I do think he does this. He perceives me as having all the power and so resents me as he must have done his Dad.

We've had a further incident last night and today where I ended up doing 2 x three hour trips helping the DC get to where they needed to be.DH did one two hour trip.

When we got back the car had a rattle DH looked and said a plate under the car was loosened with a damaged bolt. I said we could take it to Kwik fit before they close to see if they could help. He huffed and said "I'll take it then" but said it in a really cross way. I said it's not worth it if you're going to go but then be moody with everyone -so I'm dealing with it.

OP posts:
Sushiroller · 29/12/2019 08:48

Why does he think you have all the power?

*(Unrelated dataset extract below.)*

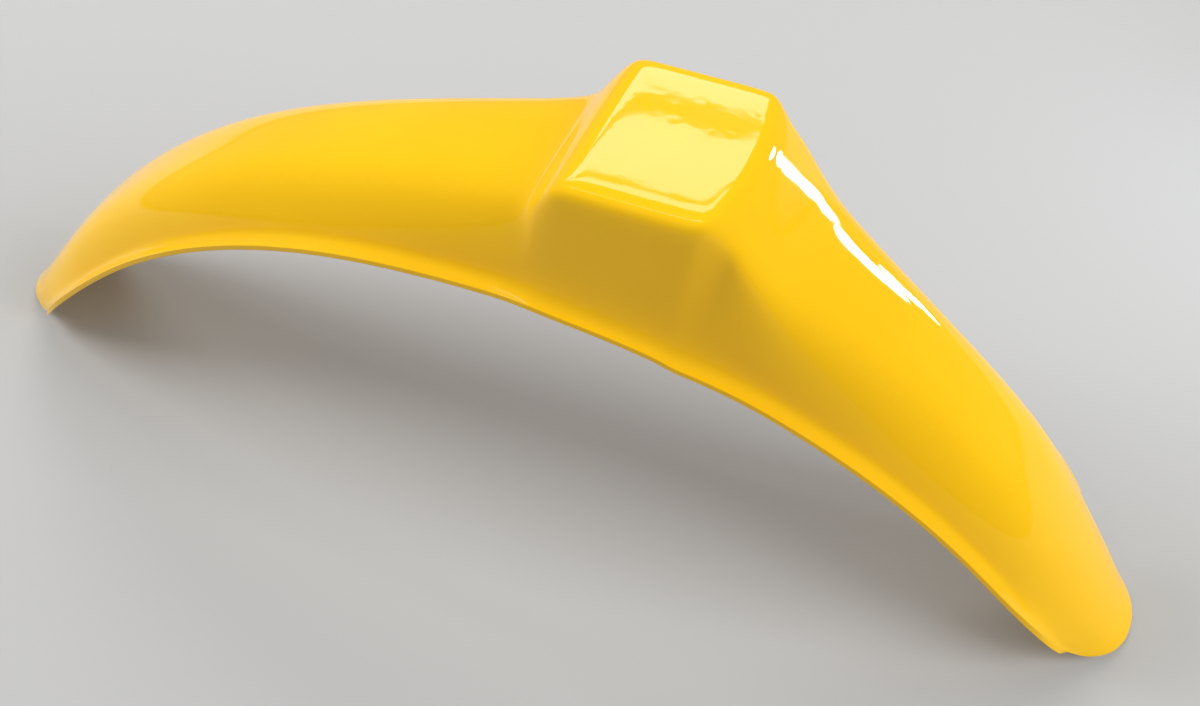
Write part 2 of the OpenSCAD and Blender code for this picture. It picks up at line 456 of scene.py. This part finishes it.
@dataclass
class Mudguard:
    """The one-piece moulding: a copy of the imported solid, welded, rounded and smoothed.

    A tip's points are those further out than tip_zone. From tip_run before the tip's end
    they start to move toward their neighbours, tip_step of the way in each of tip_passes
    passes, and from tip_full before the end they do so in full. The lip at the end is
    tip_lip wide and tip_dish deep. The two hubs lie under the arch: tip_hub tells the way
    out of the skin at a tip, and hub tells which faces are the back.
    """

    name: str = "mudguard_shell"
    node: str = "mudguard"
    weld: float = 0.02 * MM
    tip_hub: Vector = field(default_factory=lambda: Vector((0.01, 0.0, -0.22)))
    tip_zone: float = 220 * MM
    tip_run: float = 75 * MM
    tip_full: float = 26 * MM
    tip_passes: int = 14
    tip_step: float = 0.5
    tip_lip: float = 13 * MM
    tip_dish: float = 1.4 * MM
    rim_round: float = 0.9 * MM
    rim_segments: int = 2
    rim_sharpness: float = math.radians(55)
    smooth_levels: int = 1
    shade_angle: float = math.radians(45)
    hub: Vector = field(default_factory=lambda: Vector((0.02, 0.0, -0.06)))
    show: GelCoat = field(default_factory=GelCoat)
    back: Laminate = field(default_factory=Laminate)

    def copied(self) -> bpy.types.Object:
        """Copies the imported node's mesh, welds it and joins its triangles to quads.

        Returns:
            The new object.
        """
        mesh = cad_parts[self.node].data.copy()
        mesh.materials.clear()
        piece = bpy.data.objects.new(self.name, mesh)
        mesh.name = self.name
        bpy.context.scene.collection.objects.link(piece)
        only(piece)
        bpy.ops.object.mode_set(mode="EDIT")
        bpy.ops.mesh.select_all(action="SELECT")
        bpy.ops.mesh.remove_doubles(threshold=self.weld)
        bpy.ops.mesh.tris_convert_to_quads(face_threshold=math.pi, shape_threshold=math.pi)
        bpy.ops.object.mode_set(mode="OBJECT")
        return piece

    def show_faces(self, shell: BMesh) -> set[BMFace]:
        """Finds the show side, from its top face out to where the rim turns sharply.

        Args:
            shell: The whole moulding.

        Returns:
            The faces of the show side.
        """
        reached = {max(shell.faces, key=lambda face: face.calc_center_median().z)}
        waiting = list(reached)
        while waiting:
            face = waiting.pop()
            for edge in face.edges:
                if edge.calc_face_angle(0.0) < self.rim_sharpness:
                    fresh = [other for other in edge.link_faces if other not in reached]
                    reached.update(fresh)
                    waiting.extend(fresh)
        return reached

    def outward(self, at: Vector) -> Vector:
        """Returns the way out of the skin near a tip, about square to the crown line."""
        return Vector((at.x - self.tip_hub.x, 0.0, at.z - self.tip_hub.z)).normalized()

    def even_out(self, outer: list[BMVert], rim: set[BMVert], share: dict[BMVert, float]) -> None:
        """Moves each point toward the middle of its neighbours, a rim point along the rim.

        Args:
            outer: The points of the show side that may move.
            rim: Those of them that lie on the rim.
            share: How much of each step each point takes.
        """
        for _ in range(self.tip_passes):
            fresh = {}
            for point in outer:
                near = [edge.other_vert(point) for edge in point.link_edges]
                near = [other for other in near if other in share]
                if point in rim:
                    near = [other for other in near if other in rim] or [point]
                middle = sum((other.co for other in near), Vector()) / len(near)
                fresh[point] = point.co.lerp(middle, self.tip_step * share[point])
            for point, place in fresh.items():
                point.co = place

    def round_tip(self, shell: BMesh, skin: set[BMFace], end: float) -> None:
        """Evens out one tip's corners, and dishes the skin behind its end, which leaves a lip.

        Args:
            shell: The whole moulding.
            skin: The faces of its show side.
            end: -1 for the left tip, 1 for the right tip.
        """
        zone = [point for point in shell.verts if point.co.x * end > self.tip_zone]
        outer = [point for point in zone if any(face in skin for face in point.link_faces)]
        rim = {point for point in outer if any(face not in skin for face in point.link_faces)}
        inner = [point for point in zone if not any(face in skin for face in point.link_faces)]
        tip = max(point.co.x * end for point in outer)
        low, high = tip - self.tip_run, tip - self.tip_full
        share = {point: smooth_step(point.co.x * end, low, high) for point in outer}
        start = {point: point.co.copy() for point in outer}
        away = {point: min((point.co - near.co).length for near in rim) for point in outer}
        self.even_out(outer, rim, share)
        for point in outer:
            dish = smooth_step(away[point], 0.0, self.tip_lip) * share[point] * self.tip_dish
            point.co -= self.outward(start[point]) * dish
        for point in inner:
            joined = [edge.other_vert(point) for edge in point.link_edges]
            joined = [other for other in joined if other in rim]
            pair = min(joined or outer, key=lambda other: (start[other] - point.co).length)
            point.co += pair.co - start[pair]

    def round_tips(self, piece: bpy.types.Object) -> None:
        """Gives both tips their even corners and their lips.

        Args:
            piece: The welded copy, with its rim still square.
        """
        shell = bmesh.new()
        shell.from_mesh(piece.data)
        skin = self.show_faces(shell)
        for end in (-1.0, 1.0):
            self.round_tip(shell, skin, end)
        shell.to_mesh(piece.data)
        shell.free()

    def round_rim(self, piece: bpy.types.Object) -> None:
        """Rounds both edges of the trimmed rim.

        Args:
            piece: The moulding, with its rim still square.
        """
        bpy.ops.object.mode_set(mode="EDIT")
        bpy.ops.mesh.select_mode(type="EDGE")
        bpy.ops.mesh.select_all(action="DESELECT")
        bpy.ops.mesh.edges_select_sharp(sharpness=self.rim_sharpness)
        bpy.ops.object.mode_set(mode="OBJECT")
        LOG.info("rim edges: %d", sum(edge.select for edge in piece.data.edges))
        bpy.ops.object.mode_set(mode="EDIT")
        bpy.ops.mesh.bevel(
            offset=self.rim_round, segments=self.rim_segments, affect="EDGES", clamp_overlap=True
        )
        bpy.ops.object.mode_set(mode="OBJECT")

    def smooth(self, piece: bpy.types.Object) -> None:
        """Turns the facets into one smooth surface.

        Args:
            piece: The moulding, with its rim rounded.
        """
        bend = piece.modifiers.new("smooth_surface", "SUBSURF")
        bend.levels = bend.render_levels = self.smooth_levels
        only(piece)
        bpy.ops.object.modifier_apply(modifier=bend.name)
        bpy.ops.object.shade_smooth_by_angle(angle=self.shade_angle)

    def dress(self, piece: bpy.types.Object) -> None:
        """Puts gel coat on the show side and the rim, and laminate on the back.

        Args:
            piece: The moulding in its final shape.
        """
        piece.data.materials.append(self.show.build())
        piece.data.materials.append(self.back.build())
        count = pick_faces(piece, lambda at, normal: normal.dot(at - self.hub) < 0)
        LOG.info("back faces: %d", count)
        piece.active_material_index = Side.BACK.value
        bpy.ops.object.material_slot_assign()
        bpy.ops.mesh.select_all(action="DESELECT")
        bpy.ops.object.mode_set(mode="OBJECT")

    def build(self) -> bpy.types.Object:
        """Builds, dresses and places the piece.

        Returns:
            The finished object.
        """
        piece = self.copied()
        self.round_tips(piece)
        self.round_rim(piece)
        self.smooth(piece)
        self.dress(piece)
        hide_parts(self.node)
        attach(piece, "root")
        return piece


# Stage


# The cool colour of the lamps that make the long highlight
DAYLIGHT = (0.86, 0.93, 1.0)

# The middle of the guard, which the lamps that light it all over face
GUARD = (0.0, 0.0, 0.1)


@dataclass(frozen=True)
class SoftBox:
    """One soft light, rectangular or oval, that faces a point and that the camera can't see.

    Places and sizes are in metres, and brightness is in times white paper. A light that
    isn't reflected shines on the guard but doesn't show in its gloss.
    """

    name: str
    at: tuple[float, float, float]
    aim: tuple[float, float, float]
    size: tuple[float, float]
    brightness: float
    colour: tuple[float, float, float] = (1.0, 1.0, 1.0)
    reflected: bool = True
    oval: bool = False

    def build(self) -> bpy.types.Object:
        """Adds the light, as bright as so many times white paper.

        Returns:
            The light.
        """
        bpy.ops.object.light_add(type="AREA", location=self.at)
        lamp = bpy.context.object
        lamp.name = self.name
        lamp.data.shape = "ELLIPSE" if self.oval else "RECTANGLE"
        lamp.data.size, lamp.data.size_y = self.size
        area = self.size[0] * self.size[1] * (math.pi / 4 if self.oval else 1.0)
        lamp.data.energy = self.brightness * math.pi * area
        lamp.data.color = self.colour
        lamp.visible_glossy = self.reflected
        lamp.visible_camera = False
        away = Vector(self.at) - Vector(self.aim)
        lamp.rotation_euler = away.to_track_quat("Z", "Y").to_euler()
        return lamp


@dataclass
class Camera:
    """The camera at the photo's viewing angle, in the guard's own frame.

    The focal length is in pixels of the photo's width, the angles are in degrees, the
    sensor is in millimetres, and the distance, target and clip are in metres.
    """

    focal_px: float = 1584.5
    azimuth: float = 22.25
    elevation: float = 48.17
    distance: float = 0.8168
    roll: float = 0.24
    target: tuple[float, float, float] = (0.0380, 0.0, 0.08362)
    image_width: int = 1200
    sensor: float = 36.0
    clip: tuple[float, float] = (0.01, 50.0)

    def build(self) -> bpy.types.Object:
        """Adds the camera and makes it the scene's own.

        Returns:
            The camera.
        """
        turn, rise = math.radians(self.azimuth), math.radians(self.elevation)
        back = Vector(
            (math.sin(turn) * math.cos(rise), -math.cos(turn) * math.cos(rise), math.sin(rise))
        )
        right = Vector((math.cos(turn), math.sin(turn), 0.0))
        up = back.cross(right)
        roll = math.radians(self.roll)
        level, plumb = right.copy(), up.copy()
        right = level * math.cos(roll) + plumb * math.sin(roll)
        up = plumb * math.cos(roll) - level * math.sin(roll)
        bpy.ops.object.camera_add()
        camera = bpy.context.object
        camera.name = "photo_camera"
        pose = Matrix((right, up, back)).transposed().to_4x4()
        pose.translation = Vector(self.target) + back * self.distance
        camera.matrix_world = pose
        camera.data.sensor_width = self.sensor
        camera.data.lens = self.focal_px / self.image_width * self.sensor
        camera.data.clip_start, camera.data.clip_end = self.clip
        bpy.context.scene.camera = camera
        return camera


@dataclass
class Studio:
    """Floor, world light and soft boxes.

    The first four boxes light the guard all over and don't show in its gloss. The others
    do, and the three oval ones make the long highlight on the right slope.
    """

    floor_size: float = 12.0
    world: Colour = (1.0, 1.0, 1.0, 1.0)
    world_strength: float = 0.30
    paper: Paper = field(default_factory=Paper)
    boxes: tuple[SoftBox, ...] = (
        SoftBox("ceiling", (0.0, 0.0, 2.8), GUARD, (2.5, 2.5), 0.25, reflected=False),
        SoftBox("side_left", (-2.4, -0.25, 1.7), GUARD, (1.6, 1.6), 7.0, reflected=False),
        SoftBox("side_right", (2.4, -0.25, 1.7), GUARD, (1.6, 1.6), 6.4, reflected=False),
        SoftBox("rear", (0.0, 2.2, 2.2), GUARD, (1.6, 1.6), 0.8, reflected=False),
        SoftBox("window_near", (-0.65, 1.355, 1.5), (-0.65, 1.355, 0.0), (1.3, 0.17), 5.6),
        SoftBox("window_sill", (-0.45, 1.165, 1.5), (-0.45, 1.165, 0.0), (0.9, 0.12), 5.2),
        SoftBox("window_far", (-0.45, 1.76, 1.5), (-0.45, 1.76, 0.0), (0.9, 0.50), 5.6),
        SoftBox("lamp_row_high", (-0.30, 0.45, 1.5), (-0.30, 0.45, 0.0), (0.7, 0.05), 8.0),
        SoftBox(
            "door_top",
            at=(1.221, 1.469, 0.570),
            aim=(0.155, 0.018, 0.187),
            size=(0.14, 0.30),
            brightness=26.0,
            colour=DAYLIGHT,
            oval=True,
        ),
        SoftBox(
            "door_gap",
            at=(0.437, 0.425, 0.2175),
            aim=(0.141, 0.022, 0.200),
            size=(0.046, 0.078),
            brightness=18.0,
            colour=DAYLIGHT,
            oval=True,
        ),
        SoftBox(
            "door_foot",
            at=(0.430, 0.416, 0.170),
            aim=(0.128, 0.020, 0.216),
            size=(0.044, 0.054),
            brightness=14.0,
            colour=DAYLIGHT,
            oval=True,
        ),
    )

    def build(self) -> None:
        """Builds the stage."""
        bpy.ops.mesh.primitive_plane_add(size=self.floor_size, location=(0, 0, 0))
        floor = bpy.context.object
        floor.name = "floor"
        floor.data.materials.append(self.paper.build())
        for box in self.boxes:
            box.build()
        world = bpy.data.worlds.new("studio")
        bpy.context.scene.world = world
        world.use_nodes = True
        sky = world.node_tree.nodes["Background"]
        sky.inputs["Color"].default_value = self.world
        sky.inputs["Strength"].default_value = self.world_strength
        bpy.context.scene.view_settings.view_transform = "Standard"


def main() -> None:
    """Builds every piece in order and reports it."""
    logging.basicConfig(level=logging.INFO, format="%(name)s: %(message)s")
    bpy.ops.object.select_all(action="DESELECT")
    Camera().build()
    piece = Mudguard().build()
    LOG.info("%s: %d faces", piece.name, len(piece.data.polygons))
    Studio().build()


if __name__ == "__main__":
    main()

I'd say it's just a habit he's gotten into. Did he does this for the first 2 years of your relationship?

lottiegarbanzo · 29/12/2019 09:16

He's cast you as 'parent figure' as he perceives any adult he lives with thus, because he's cast himself as eternal 'done to' child.

He didn't learn the beginnings of how to assert himself as an equal in childhood. Then hasn't developed those skills among his peers in young adulthood, in the way most people do. He didn't go through a proper teenage rebellion to separate himself and his self-identity from his parents, so is stuck as eternal resentful child.

That's a bit of a guess but I know someone like this and it fits.

lottiegarbanzo · 29/12/2019 09:22

The answer is to point out that he's an adult, who chose to marry you and to do to everything else in his adult life. He needs to take responsibility for his own, adult, decisions and behaviour.

Obviously that won't just happen. You can refuse to be cast as his parent though. You'd have to pull him up on this nonsense, constantly. Or properly ignore his ridiculous behaviour, in a way that makes clear that you are not affected and he is playing childish games only with himself.

lottiegarbanzo · 29/12/2019 09:25

And doing all the work to avoid his moods is giving him what he wants and 'acting the grown up' to his petulant child.

You need to be able to say 'yes, you do that, I've already done / will do this, that sounds fair'. Then properly ignore / pull him up on any moodiness.